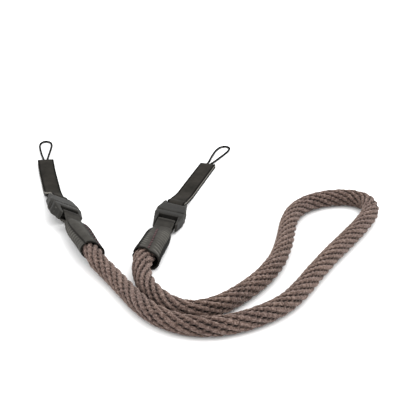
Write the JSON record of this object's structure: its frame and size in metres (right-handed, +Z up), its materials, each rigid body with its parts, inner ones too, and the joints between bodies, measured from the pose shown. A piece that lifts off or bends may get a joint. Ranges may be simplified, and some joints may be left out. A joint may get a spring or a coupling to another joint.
{
  "type": "camera neck strap",
  "caption": "Neck strap of thick braided rope with leather sleeves, side-release buckles, leather tabs and thin cord loops, laid on a surface.",
  "frame": {"origin": "on the surface that the strap lies on, under the middle of its box without the thin cord loops", "axes": "+Z up, +Y from the rope's bottom bend towards the tabs, +X from the tabs' side towards the rope's far bend"},
  "size_m": [0.2081, 0.2515, 0.0136],
  "materials": {
    "rope": "round braided cotton, warm grey brown",
    "sleeve_leather": "dark grey ribbed leather with muted maroon stitches",
    "buckle_plastic": "dark grey moulded plastic, satin",
    "tab_leather": "black smooth leather with burnished edges",
    "loop_cord": "thin black braided cord"
  },
  "bodies": {
    "root": {"rope": "rope", "sleeve_left": "sleeve_leather", "buckle_plug_left": "buckle_plastic", "buckle_socket_left": "buckle_plastic", "tab_left": "tab_leather", "cord_loop_left": "loop_cord", "sleeve_right": "sleeve_leather", "buckle_plug_right": "buckle_plastic", "buckle_socket_right": "buckle_plastic", "tab_right": "tab_leather", "cord_loop_right": "loop_cord"}
  },
  "joints": []
}
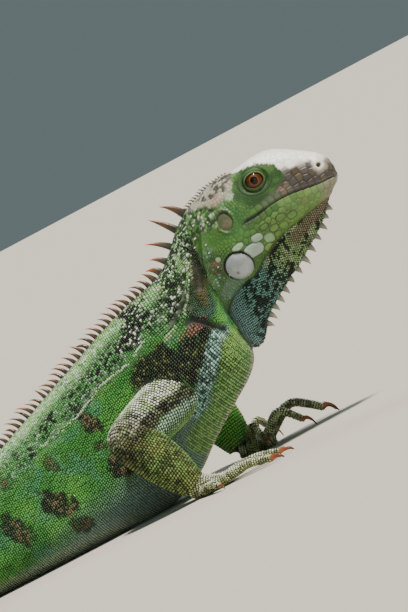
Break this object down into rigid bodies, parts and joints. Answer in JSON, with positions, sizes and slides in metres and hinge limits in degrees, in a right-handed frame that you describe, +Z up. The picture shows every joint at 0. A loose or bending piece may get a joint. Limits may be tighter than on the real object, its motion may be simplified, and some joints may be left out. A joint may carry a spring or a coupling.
{
  "type": "green iguana",
  "caption": "Life-size green iguana resting on its belly with head and chest raised on the front legs, throat flap, crest of spines, long curved tail and clawed feet, as a still model.",
  "frame": {"origin": "on the floor, in the flat that the belly rests on, on the body's mid-plane", "axes": "+X towards the snout, +Y to the animal's left, +Z up"},
  "size_m": [0.691, 0.5535, 0.1317],
  "materials": {
    "skin": "satin scaly skin, green with grey, black and cream markings",
    "spine": "horn spines, grey-brown with orange-brown tips",
    "claw": "polished dark brown horn",
    "eye": "wet gloss, orange-brown iris with black pupil",
    "eardrum": "thin smooth olive-brown membrane",
    "cheek_plate": "smooth pale grey shell-like scale"
  },
  "bodies": {
    "root": {"head": "skin", "jaw": "skin", "eye_right": "eye", "ear_right": "eardrum", "cheek_plate_right": "cheek_plate", "eye_left": "eye", "ear_left": "eardrum", "cheek_plate_left": "cheek_plate", "dewlap": "skin", "neck": "skin", "trunk": "skin", "tail_1": "skin", "tail_2": "skin", "tail_3": "skin", "tail_4": "skin", "tail_5": "skin", "upper_arm_right": "skin", "upper_arm_left": "skin", "forearm_right": "skin", "forearm_left": "skin", "hand_right": "skin", "hand_left": "skin", "thigh_right": "skin", "thigh_left": "skin", "shank_right": "skin", "shank_left": "skin", "foot_right": "skin", "foot_left": "skin", "hand_claw_right_1": "claw", "hand_claw_right_2": "claw", "hand_claw_right_3": "claw", "hand_claw_right_4": "claw", "hand_claw_right_5": "claw", "hand_claw_left_1": "claw", "hand_claw_left_2": "claw", "hand_claw_left_3": "claw", "hand_claw_left_4": "claw", "hand_claw_left_5": "claw", "foot_claw_right_1": "claw", "foot_claw_right_2": "claw", "foot_claw_right_3": "claw", "foot_claw_right_4": "claw", "foot_claw_right_5": "claw", "foot_claw_left_1": "claw", "foot_claw_left_2": "claw", "foot_claw_left_3": "claw", "foot_claw_left_4": "claw", "foot_claw_left_5": "claw"}
  },
  "joints": []
}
________________________
# To do
Quote the listing in full, please, keeping every line exact.

# Written response
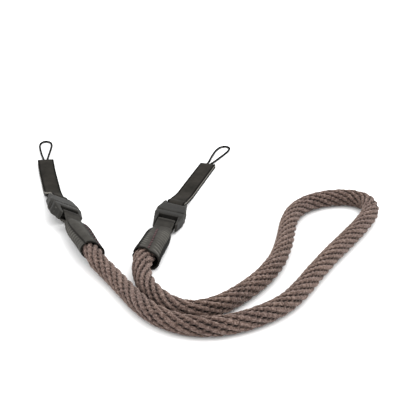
Write the JSON record of this object's structure: its frame and size in metres (right-handed, +Z up), its materials, each rigid body with its parts, inner ones too, and the joints between bodies, measured from the pose shown. A piece that lifts off or bends may get a joint. Ranges may be simplified, and some joints may be left out. A joint may get a spring or a coupling to another joint.
{
  "type": "camera neck strap",
  "caption": "Neck strap of thick braided rope with leather sleeves, side-release buckles, leather tabs and thin cord loops, laid on a surface.",
  "frame": {"origin": "on the surface that the strap lies on, under the middle of its box without the thin cord loops", "axes": "+Z up, +Y from the rope's bottom bend towards the tabs, +X from the tabs' side towards the rope's far bend"},
  "size_m": [0.2081, 0.2515, 0.0136],
  "materials": {
    "rope": "round braided cotton, warm grey brown",
    "sleeve_leather": "dark grey ribbed leather with muted maroon stitches",
    "buckle_plastic": "dark grey moulded plastic, satin",
    "tab_leather": "black smooth leather with burnished edges",
    "loop_cord": "thin black braided cord"
  },
  "bodies": {
    "root": {"rope": "rope", "sleeve_left": "sleeve_leather", "buckle_plug_left": "buckle_plastic", "buckle_socket_left": "buckle_plastic", "tab_left": "tab_leather", "cord_loop_left": "loop_cord", "sleeve_right": "sleeve_leather", "buckle_plug_right": "buckle_plastic", "buckle_socket_right": "buckle_plastic", "tab_right": "tab_leather", "cord_loop_right": "loop_cord"}
  },
  "joints": []
}
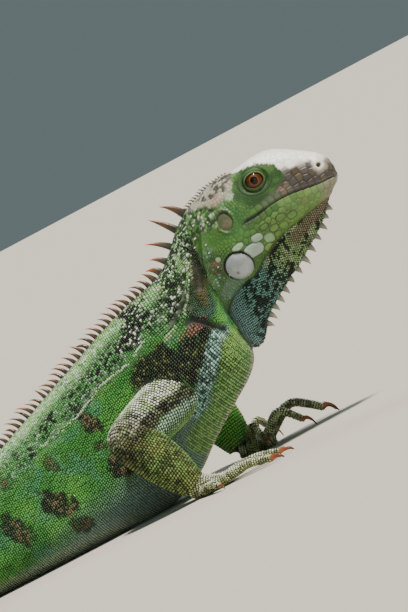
Break this object down into rigid bodies, parts and joints. Answer in JSON, with positions, sizes and slides in metres and hinge limits in degrees, in a right-handed frame that you describe, +Z up. The picture shows every joint at 0. A loose or bending piece may get a joint. Limits may be tighter than on the real object, its motion may be simplified, and some joints may be left out. A joint may carry a spring or a coupling.
{
  "type": "green iguana",
  "caption": "Life-size green iguana resting on its belly with head and chest raised on the front legs, throat flap, crest of spines, long curved tail and clawed feet, as a still model.",
  "frame": {"origin": "on the floor, in the flat that the belly rests on, on the body's mid-plane", "axes": "+X towards the snout, +Y to the animal's left, +Z up"},
  "size_m": [0.691, 0.5535, 0.1317],
  "materials": {
    "skin": "satin scaly skin, green with grey, black and cream markings",
    "spine": "horn spines, grey-brown with orange-brown tips",
    "claw": "polished dark brown horn",
    "eye": "wet gloss, orange-brown iris with black pupil",
    "eardrum": "thin smooth olive-brown membrane",
    "cheek_plate": "smooth pale grey shell-like scale"
  },
  "bodies": {
    "root": {"head": "skin", "jaw": "skin", "eye_right": "eye", "ear_right": "eardrum", "cheek_plate_right": "cheek_plate", "eye_left": "eye", "ear_left": "eardrum", "cheek_plate_left": "cheek_plate", "dewlap": "skin", "neck": "skin", "trunk": "skin", "tail_1": "skin", "tail_2": "skin", "tail_3": "skin", "tail_4": "skin", "tail_5": "skin", "upper_arm_right": "skin", "upper_arm_left": "skin", "forearm_right": "skin", "forearm_left": "skin", "hand_right": "skin", "hand_left": "skin", "thigh_right": "skin", "thigh_left": "skin", "shank_right": "skin", "shank_left": "skin", "foot_right": "skin", "foot_left": "skin", "hand_claw_right_1": "claw", "hand_claw_right_2": "claw", "hand_claw_right_3": "claw", "hand_claw_right_4": "claw", "hand_claw_right_5": "claw", "hand_claw_left_1": "claw", "hand_claw_left_2": "claw", "hand_claw_left_3": "claw", "hand_claw_left_4": "claw", "hand_claw_left_5": "claw", "foot_claw_right_1": "claw", "foot_claw_right_2": "claw", "foot_claw_right_3": "claw", "foot_claw_right_4": "claw", "foot_claw_right_5": "claw", "foot_claw_left_1": "claw", "foot_claw_left_2": "claw", "foot_claw_left_3": "claw", "foot_claw_left_4": "claw", "foot_claw_left_5": "claw"}
  },
  "joints": []
}